U.S. GDP was approximately $1 trillion in 1930. It was almost $28 trillion at year-end 2023. Yet, the U.S, population has grown from 120 million to just 332 million, less than three times. The difference in these growth rates has been driven largely by innovation. Innovation is the key to our future and no other nation does it as well as we do. Companies such as Apple, Amazon.com, Alphabet, and Nvidia have invented new products and have perfected old processes. As this continues, the U.S. will continue to attract capital and will lead the rest of the developed world in economic and stock market performance.

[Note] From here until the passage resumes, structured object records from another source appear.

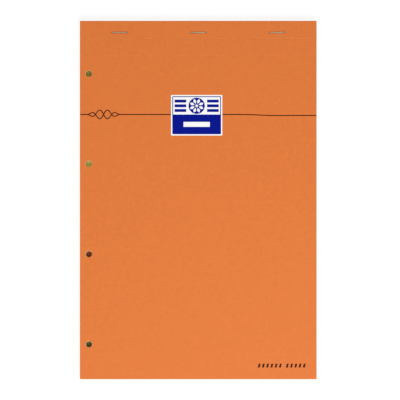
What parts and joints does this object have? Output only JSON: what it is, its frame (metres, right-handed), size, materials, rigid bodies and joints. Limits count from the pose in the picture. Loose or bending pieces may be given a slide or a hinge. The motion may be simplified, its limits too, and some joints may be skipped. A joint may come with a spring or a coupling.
{
  "type": "legal pad",
  "caption": "Head-stapled writing pad with a wrap-round card cover that opens at a crease, yellow sheets, a stiff board back and filing holes.",
  "frame": {"origin": "middle of the flat back, at the centre of the bounding box's underside", "axes": "+X to the right edge, +Y to the stapled head, +Z out of the front cover"},
  "size_m": [0.21, 0.318, 0.0105],
  "materials": {
    "cover_card": "coated orange card, faint mottling, low sheen",
    "yellow_paper": "uncoated yellow writing paper",
    "grey_board": "pressed grey board",
    "staple_wire": "drawn galvanised steel wire"
  },
  "bodies": {
    "pad": {"cover_wrap": "cover_card", "ruled_sheets": "yellow_paper", "back_board": "grey_board", "staple_left": "staple_wire", "staple_middle": "staple_wire", "staple_right": "staple_wire"},
    "cover": {"front_cover": "cover_card"}
  },
  "joints": [
    {"name": "cover_hinge", "type": "hinge", "parent": "pad", "child": "cover", "pos_m": [0, 0.1428, 0.0101], "axis": [-1, 0, 0], "range_deg": [0, 170]}
  ]
}
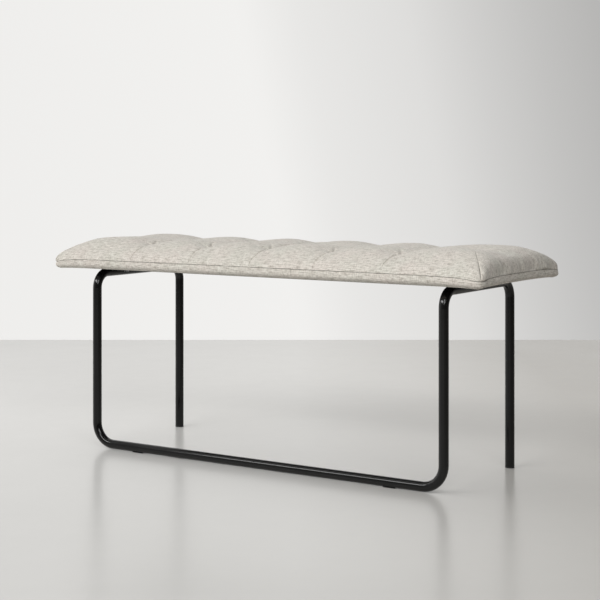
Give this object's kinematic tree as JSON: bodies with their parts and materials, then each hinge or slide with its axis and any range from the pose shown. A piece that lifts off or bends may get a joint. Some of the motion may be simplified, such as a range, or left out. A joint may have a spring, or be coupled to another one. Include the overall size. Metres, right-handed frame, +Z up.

Based on our evaluation of sectors with favorable growth rates and valuation metrics, along with other factors, we like Technology, Healthcare, Communication Services, and Utilities. Technically, the outlook for stocks remains bullish as most indices are at new all-time highs and market breath has been widening. Historically, this has meant further gains over the ensuing six to twelve months. All-time highs are usually bullish, at least until we come to the last one.

Kenneth N. Green is the Senior Vice President and Director of Investments at Marc J Lane & Company, the investment affiliate of The Law Offices of Marc J. Lane, P.C.

If you would be interested in having the professionals at Marc J. Lane & Company confidentially evaluate your investment strategy, please feel free to reach out to Marc Lane at mlane@marcjlane.com or 312/800-372-1040.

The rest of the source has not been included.